As one might well imagine, imbuing an AI model with creativity — or at least what might pass for creativity — wasn't an easy task. The pair initially set out to tackle tanka poems, or Japanese poems consisting of five lines (the first and third of which have five syllables and the other seven), but the form's lengthier nature and a lack of proper corpora forced them to switch course. (In contrast to tanka poems, Haikus contain seventeen syllables instead of 31 and three short lines that don't rhyme.)

The team's work on haiku generation began with sample set sourcing, which entailed scraping and parsing "several hundred" poems from the electronic text archive Bartleby. But they soon realized that they'd need a larger data set, so they tapped an 8,000-work-strong open source collection of haikus scraped from popular poem websites.

When it came to model design, the researchers opted to use a long short term memory (LSTM) network — an AI architecture capable of learning long-term dependencies — that captured the context of prior word predictions to make subsequent predictions. Specifically, they took in a sliding window of words from the haiku's first line and used it to obtain a probability distribution of the next word. After adding mathematical noise to their probabilities, they selected words with the highest probability and chose an end-of-line word before starting the next line.

To test the AI system's chops, the researchers recruited eight human evaluators to score its poems alongside baseline poems in a single-blind trial. The results suggest that while the AI's haikus probably won't be in line for the next IAFOR Vladimir Devidé award, the model achieved greater coherency than might be expected:

Haiku AI

Above: Sample haikus generated by the AI system.
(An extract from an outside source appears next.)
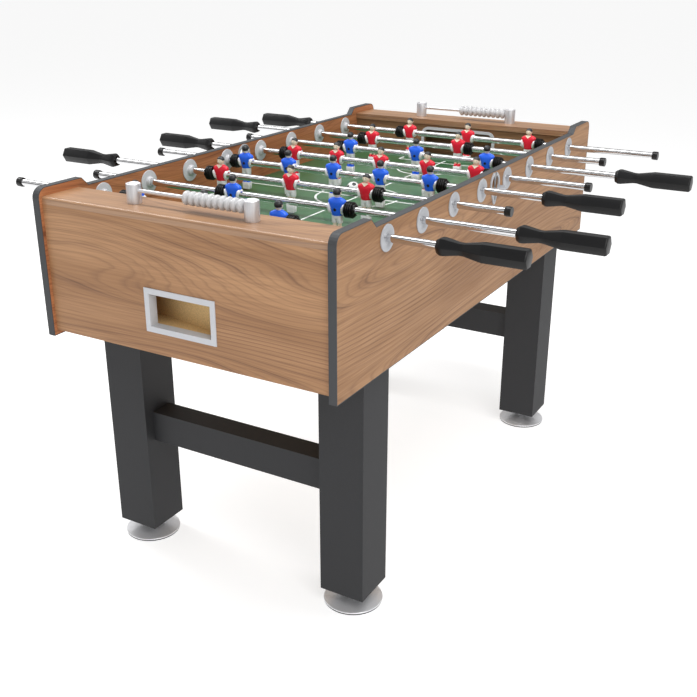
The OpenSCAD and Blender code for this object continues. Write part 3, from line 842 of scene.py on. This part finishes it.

If nothing else, it lends credence to the notion that AI could someday supercharge the artistic process. Researchers at Adobe recently proposed an algorithm capable of reproducing handpainted canvases in the style of Leonardo da Vinci, Vincent van Gogh, and Johannes Vermeer. Other researchers are experimenting with systems that hallucinate foundational sketches of cats, fire trucks, mosquitos, and yoga poses. Companies like Promethean AI are employing machine learning to help human artists create art for video games. And some of the best machine-guided artwork came out of last year's international RobotArt competition, which tasked contestants with designing artistically inclined AI and robotics systems.

"In summary, we found that for the most part, a [recurrent neural network] is the most effective approach for text generation," wrote the researchers. "While we had some slight variation in the quality of poems produced, we were able to generate coherent and meaningful poems at a much higher and more consistent level using the RNN than … other [approaches]."